The ahuehuete of the Parterre of the Retiro park, located near the entrance of the Puerta de Felipe IV, a specimen of about 390 years and shaped like a chandelier due to the arrangement of its branches, is no longer the oldest tree in the capital and has left the position to a 627-year-old olive tree recently transplanted by the Madrid City Council.

The specimen comes from Carabaña, a town in Madrid located 43 kilometers from the capital, in the southeast of the region.

"For two years work has been done on the root system to force the tree to take out new roots," the director-curator of the Jardines del Buen Retiro, Caridad Melgarejo, told Telemadrid.

"Now it is very pruned, but it will gradually recover its volume," Melgarejo assured about the olive tree, which has a trunk three meters in perimeter and was replanted a few weeks ago in the vicinity of the Plaza del Ángel Caído in the Retiro park, within the framework of a European initiative against deforestation, reports Efe.

The tree recovery plan that the Madrid City Council is developing in the Jardines del Buen Retiro includes the planting of 450 new specimens to alleviate the havoc caused by the Philomena storm in this green space at the beginning of 2021.

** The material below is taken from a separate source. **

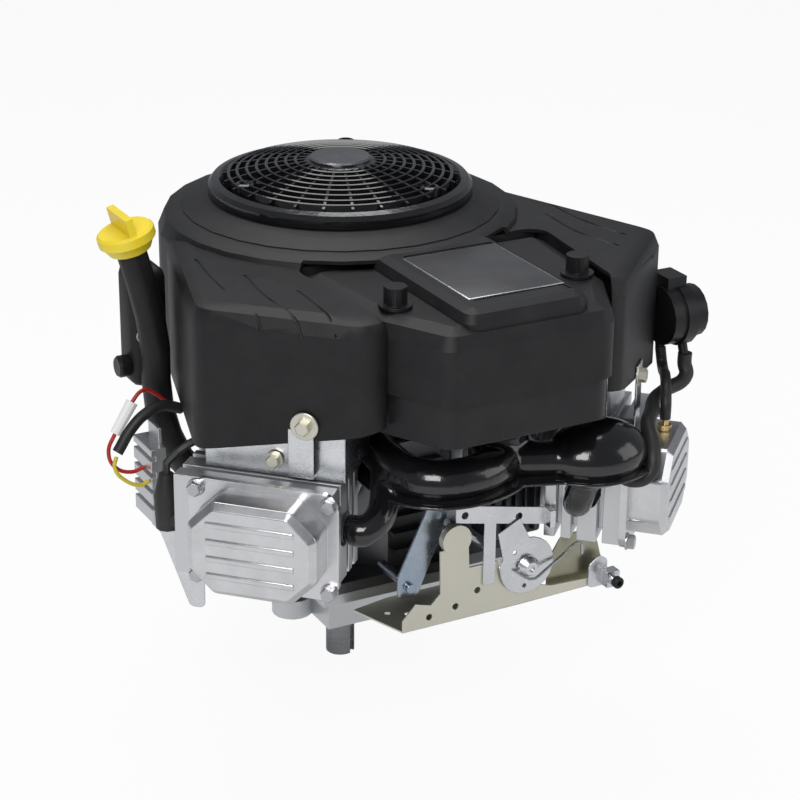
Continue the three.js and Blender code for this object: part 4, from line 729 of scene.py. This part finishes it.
@dataclass
class Cowl:
    """The blower housing, fan, flywheel and what they hide."""

    grooves: tuple = (
        ((-156, -58, 331), (-164, -120, 331), (-162, -182, 328), (-161, -190, 316)),
        ((-137, -108, 331), (-143, -160, 331), (-140, -204, 327), (-139, -214, 314)),
        ((-116, -158, 331), (-118, -198, 331), (-119, -218, 329), (-119, -230, 318)),
        ((165, -62, 331), (166, -111, 331), (180, -165, 328), (190, -186, 314)),
        ((148, -84, 331), (146, -134, 331), (158, -182, 329), (164, -204, 316)),
        ((183, -52, 331), (187, -96, 331), (198, -142, 326), (206, -158, 314)),
    )

    def carve(self, piece: bpy.types.Object) -> None:
        """Cuts the shallow grooves into the wings.

        Args:
            piece: The cowl.
        """
        cutters = []
        for count, route in enumerate(self.grooves):
            cutter = loose_tube(f"groove_{count}", list(route), 1.3)
            cut = piece.modifiers.new("groove", "BOOLEAN")
            cut.operation = "DIFFERENCE"
            cut.solver = "EXACT"
            cut.object = cutter
            cutters.append(cutter)
        settle(piece)
        for cutter in cutters:
            bpy.data.objects.remove(cutter)

    def build(self) -> None:
        """Makes the cowl and the pieces under it."""
        cowl = softened("blower_housing", GRAINED, 0)
        cowl.modifiers.clear()
        ease = cowl.modifiers.new("ease", "BEVEL")
        ease.width = 7.0 * MM
        ease.segments = 4
        ease.limit_method = "ANGLE"
        ease.angle_limit = math.radians(24.0)
        settle(cowl)
        self.carve(cowl)
        cowl.data.shade_smooth()
        cowl.data.set_sharp_from_angle(angle=math.radians(48.0))
        level_normals(cowl)
        root = math.sqrt(0.5)
        wall = Shape().block((-95, -109, 272), (123, -106.6, 329), 0.8)
        wall.block((124.8, -194, 258), (127.0, -107, 329), 0.8)
        wall.block((-98.9, -174, 258), (-96.7, -107, 329), 0.8)
        wall.finish("cowl_pocket_wall", GRAINED, BLOCK)
        fixings = Shape()
        fixings.bolt((-138.5, -215.5, 246), (-root, -root, 0), 6.0, 11.0)
        fixings.bolt((-151.5, -190.5, 212), (-root, -root, 0), 5.5, 7.0)
        fixings.bolt((159.5, -212.0, 232), (root, -root, 0), 6.0, 10.0)
        fixings.finish("cowl_fixings", YELLOW_ZINC, BLOCK)
        for node, finish in {
            "cooling_fan": MOULDED, "flywheel": CAST, "stator": COPPER, "ignition_coil_1": MOULDED,
            "ignition_coil_2": MOULDED,
        }.items():
            softened(node, finish, 0.4)


@dataclass
class AirCleaner:
    """The air cleaner's base, filter, lid and two knobs."""

    plate: tuple = ((-24.0, -256.0), (58.0, -154.0))

    def build(self) -> None:
        """Makes the air cleaner."""
        softened("air_cleaner_base", MOULDED, 1.0)
        softened("air_filter", PAPER, 0.2)
        softened("air_cleaner_cover", GRAINED, 6.0, 22.0)
        (x0, y0), (x1, y1) = self.plate
        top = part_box("air_cleaner_cover")[1][2] / MM
        trim = Shape()
        trim.block((x0, y0, top - 1.0), (x1, y1, top + 0.5), 0.4)
        trim.finish("name_plate_trim", SHEET, "air_cleaner_cover")
        blank = Shape()
        blank.block((x0 + 1.4, y0 + 1.4, top - 0.6), (x1 - 1.4, y1 - 1.4, top + 0.8), 0.3)
        blank.finish("name_plate_blank", GRAPHITE, "air_cleaner_cover")
        for count in (1, 2):
            softened(f"cover_knob_{count}", MOULDED, 1.0)


@dataclass
class Intake:
    """The manifold, carburettor and pump."""

    curl: tuple = ((-41, -140, 190), (-55, -190, 190), (-46, -232, 190), (-14, -244, 190), (28, -227, 190), (59, -200, 190))
    curl_radius: float = 17.0
    bulb: Point = (102, -243, 188)
    seam: float = 177.0
    fuel_route: tuple = (
        (231, -174.6, 225), (231, -174.6, 216), (230, -179, 207), (207, -184, 200), (190, -194, 199), (171, -217, 200),
        (152, -240, 199), (142, -264, 186), (136, -268, 172), (122, -262, 168), (114, -252, 176),
    )
    breather_route: tuple = (
        (187.5, -213, 189), (187.5, -213, 202), (193, -204, 210), (205, -185, 213), (219, -160, 212), (219, -156, 226),
    )

    def runner(self, bank: int, top: Point) -> bpy.types.Mesh:
        """Returns the pipe from a head's port up into the manifold.

        Args:
            bank: The bank.
            top: Its upper end.
        """
        return tube_mesh("runner", [bank_point(bank, 230, 80.6, 0), bank_point(bank, 230, 96, 0), top], 12.0)

    def manifold(self) -> None:
        """Makes the moulded manifold and the lip where its halves join."""
        bulb_radii = (43.0, 35.0, 27.0)
        upper = [
            tube_mesh("curl", list(self.curl), self.curl_radius), ball(self.bulb, bulb_radii),
            tube_mesh("neck", [self.curl[-2], (self.bulb[0] - 34, self.bulb[1] + 2, self.bulb[2])], 15.0),
            self.runner(1, self.curl[1]), self.runner(2, self.bulb),
            tube_mesh("riser", [(30, -214, 186), (30, -214, 215)], 24.0),
        ]
        body = fused("manifold_body", upper, 2.2, GLOSSY)
        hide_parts("intake_manifold")
        flat = [
            tube_mesh("curl", list(self.curl), self.curl_radius + 8.0),
            ball(self.bulb, (bulb_radii[0] + 5.0, bulb_radii[1] + 5.0, 26.0)),
            tube_mesh("neck", [self.curl[-2], (self.bulb[0] - 34, self.bulb[1] + 2, self.bulb[2])], 24.0),
        ]
        for mesh in flat:
            mesh.transform(Matrix.Translation((0, 0, self.seam * MM)) @ Matrix.Diagonal((1, 1, 0.16, 1))
                           @ Matrix.Translation((0, 0, -self.bulb[2] * MM)))
        fused("manifold_lip", flat, 1.4, GLOSSY)

    def build(self) -> None:
        """Makes the intake and fuel pieces."""
        self.manifold()
        softened("throttle_body", CAST, 0.6)
        softened("throttle_shaft", BRASS, 0.2)
        softened("fuel_pump", MOULDED, 1.5)
        softened("breather_nipple", BRASS, 0.4)
        tube("fuel_hose_smooth", list(self.fuel_route), 6.0, RUBBER, "fuel_hose")
        tube("breather_hose_smooth", list(self.breather_route), 4.5, RUBBER, "breather_hose")


@dataclass
class Controls:
    """The brackets, levers and links at the front."""

    eased: dict = field(default_factory=lambda: {
        "control_bracket": (YELLOW_ZINC, 0.6), "linkage_bracket": (SHEET, 0.5), "governor_lever": (BLUE_STEEL, 0.5),
        "throttle_control": (SHEET, 0.6), "control_link": (STEEL, 0.2), "quadrant_bracket": (OLIVE, 0.5),
        "cable_clamp": (SHEET, 0.6),
    })

    def build(self) -> None:
        """Makes the controls."""
        for node, (finish, edge) in self.eased.items():
            softened(node, finish, edge)
        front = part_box("throttle_control")[0][1] / MM
        boss = Shape().lathe([(0, 0), (9, 0), (7, 2.5), (5.5, 4), (3, 4), (3, 2), (0, 2)], (66, front + 1, 80), (0, -1, 0), 32)
        boss.finish("throttle_disc_boss", SHEET, "throttle_control")
        low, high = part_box("cable_clamp")
        middle = ((high[0] / MM) - 6.0, low[1] / MM, (low[2] + high[2]) / (2 * MM) - 6.0)
        screw = Shape().lathe([(0, 0), (5, 0), (5, 4), (4, 5), (2.4, 5), (2.4, 2.5), (0, 2.5)], middle, (0, -1, 0), 24)
        screw.finish("clamp_screw", GRAINED, BLOCK)


@dataclass
class Oiling:
    """The filler tube and its cap."""

    route: tuple = (
        (-92, 12, 96), (-105, 12, 97), (-150, -10, 136), (-179, -30, 200), (-185, -40, 262), (-192, -41, 300),
    )

    def build(self) -> None:
        """Makes the tube and the cap."""
        softened("oil_fill_tube", GRAINED, 0.6, 45.0)
        softened("oil_cap_dipstick", YELLOW, 1.2, 40.0)


@dataclass
class Wiring:
    """The wires, leads and connector on the left."""

    red: tuple = (
        (-176, -48, 207), (-190, -52, 221), (-202, -55, 228), (-213, -58, 221), (-229.5, -61, 198),
        (-236, -62, 184), (-231, -63, 170), (-218, -64, 164), (-207.4, -64, 166),
    )
    yellow: tuple = ((-231, -66, 180.5), (-234, -69, 173), (-226, -72, 161), (-214, -74, 156), (-207.4, -74, 158))
    sleeve: tuple = ((-170, -54, 206), (-188, -58, 213), (-203, -62, 211), (-216, -64, 202), (-230, -66, 184))

    def build(self) -> None:
        """Makes the wiring."""
        tube("red_wire_smooth", list(self.red), 1.6, RED, "red_wire")
        tube("yellow_wire_smooth", list(self.yellow), 1.6, YELLOW_WIRE, "yellow_wire")
        tube("harness_sleeve_smooth", list(self.sleeve), 4.5, RUBBER, "harness_sleeve")
        softened("wire_connector", CLEAR, 0.6)
        for bank in (1, 2):
            softened(f"spark_lead_{bank}", RUBBER, 0.4, 50.0)


@dataclass
class Studio:
    """The floor, the lamps and the camera."""

    azimuth: float = -26.8
    elevation: float = 22.6
    eye: Point = (-0.821, -1.625, 0.919)

    def floor(self) -> None:
        """Makes a pale floor that keeps a soft shadow."""
        shape = bmesh.new()
        bmesh.ops.create_grid(shape, x_segments=1, y_segments=1, size=40.0)
        bmesh.ops.translate(shape, vec=(0, 0, CAD_BOX[0][2] - 0.001), verts=shape.verts)
        data = bpy.data.meshes.new("floor")
        shape.to_mesh(data)
        shape.free()
        piece = bpy.data.objects.new("floor", data)
        bpy.context.scene.collection.objects.link(piece)
        graph = Graph("pale_floor")
        seen = graph.add("ShaderNodeLightPath", {}, {}, "Is Camera Ray")
        shader = graph.add("ShaderNodeBsdfDiffuse", {}, {"Color": (0.85, 0.85, 0.85, 1.0)})
        glow = graph.add("ShaderNodeEmission", {}, {"Color": (1, 1, 1, 1), "Strength": 1.0})
        graph.add_output(graph.add("ShaderNodeMixShader", {}, {0: seen * 0.93, 1: shader, 2: glow}))
        data.materials.append(graph.material)

    def world(self) -> None:
        """Makes a white surround that lights softly."""
        world = bpy.data.worlds.new("studio")
        bpy.context.scene.world = world
        world.use_nodes = True
        nodes, links = world.node_tree.nodes, world.node_tree.links
        nodes.clear()
        path = nodes.new("ShaderNodeLightPath")
        soft = nodes.new("ShaderNodeBackground")
        soft.inputs[0].default_value = (0.9, 0.93, 1.0, 1.0)
        soft.inputs[1].default_value = 0.24
        white = nodes.new("ShaderNodeBackground")
        white.inputs[1].default_value = 1.0
        white.inputs[0].default_value = (1, 1, 1, 1)
        mix = nodes.new("ShaderNodeMixShader")
        out = nodes.new("ShaderNodeOutputWorld")
        links.new(path.outputs["Is Camera Ray"], mix.inputs[0])
        links.new(soft.outputs[0], mix.inputs[1])
        links.new(white.outputs[0], mix.inputs[2])
        links.new(mix.outputs[0], out.inputs[0])

    def lamp(self, name: str, place_at: Point, power: float, size: float) -> None:
        """Adds one square soft lamp aimed at the engine.

        Args:
            name: The lamp's name.
            place_at: Where it stands, in metres.
            power: Its power, in watts.
            size: Its side, in metres.
        """
        light = bpy.data.lights.new(name, "AREA")
        light.energy = power
        light.size = size
        piece = bpy.data.objects.new(name, light)
        piece.location = place_at
        aim = Vector((0, -0.05, 0.2)) - Vector(place_at)
        piece.rotation_euler = aim.to_track_quat("-Z", "Y").to_euler()
        bpy.context.scene.collection.objects.link(piece)

    def camera(self) -> None:
        """Adds the camera."""
        lens = bpy.data.cameras.new("camera")
        lens.lens = 103.5
        lens.sensor_width = 36.0
        lens.shift_x = 0.075
        piece = bpy.data.objects.new("camera", lens)
        piece.location = self.eye
        azimuth, elevation = math.radians(self.azimuth), math.radians(self.elevation)
        back = Vector((
            math.sin(azimuth) * math.cos(elevation), -math.cos(azimuth) * math.cos(elevation), math.sin(elevation),
        ))
        piece.rotation_euler = (-back).to_track_quat("-Z", "Y").to_euler()
        bpy.context.scene.collection.objects.link(piece)
        bpy.context.scene.camera = piece

    def build(self) -> None:
        """Makes the studio."""
        self.floor()
        self.world()
        self.lamp("key", (-1.3, -1.6, 1.7), 34.0, 1.1)
        self.lamp("fill", (1.8, -1.4, 0.9), 9.0, 1.4)
        self.lamp("top", (0.1, 0.5, 1.9), 20.0, 1.4)
        bpy.context.scene.view_settings.view_transform = "Standard"
        self.camera()


HIDDEN = {
    "camshaft": STEEL, "piston_1": CAST, "piston_2": CAST, "connecting_rod_1": CAST, "connecting_rod_2": CAST,
    "governor_spring": STEEL,
}


def dress_hidden() -> None:
    """Gives every node that stays its own finish."""
    for node, finish in HIDDEN.items():
        slots = frame["nodes"][node].material_slots
        for slot in slots:
            slot.material = finish.make()


def write_sizes() -> None:
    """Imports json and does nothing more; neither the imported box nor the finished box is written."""
    import json


def main() -> None:
    """Builds the engine, piece by piece."""
    logging.basicConfig(level=logging.INFO)
    for part in (Studio(), Castings(), RockerCovers(), Screen(), Cowl(), AirCleaner(), Intake(), Controls(),
                 Oiling(), Wiring()):
        LOG.info("building %s", type(part).__name__)
        part.build()
    dress_hidden()
    write_sizes()


if __name__ == "__main__":
    main()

About the ahuehuete considered until now the oldest tree in the Retiro Park and in the capital, they say that in the War of Independence the French troops installed an artillery piece in its crotch, perhaps this being the reason why this tree was respected , when most of his contemporaries were devastated when the French installed their headquarters in the Retiro, according to the book 'Singular Trees of Madrid', by Antonio López Lillo and Francisco Javier Cantero Desmartines.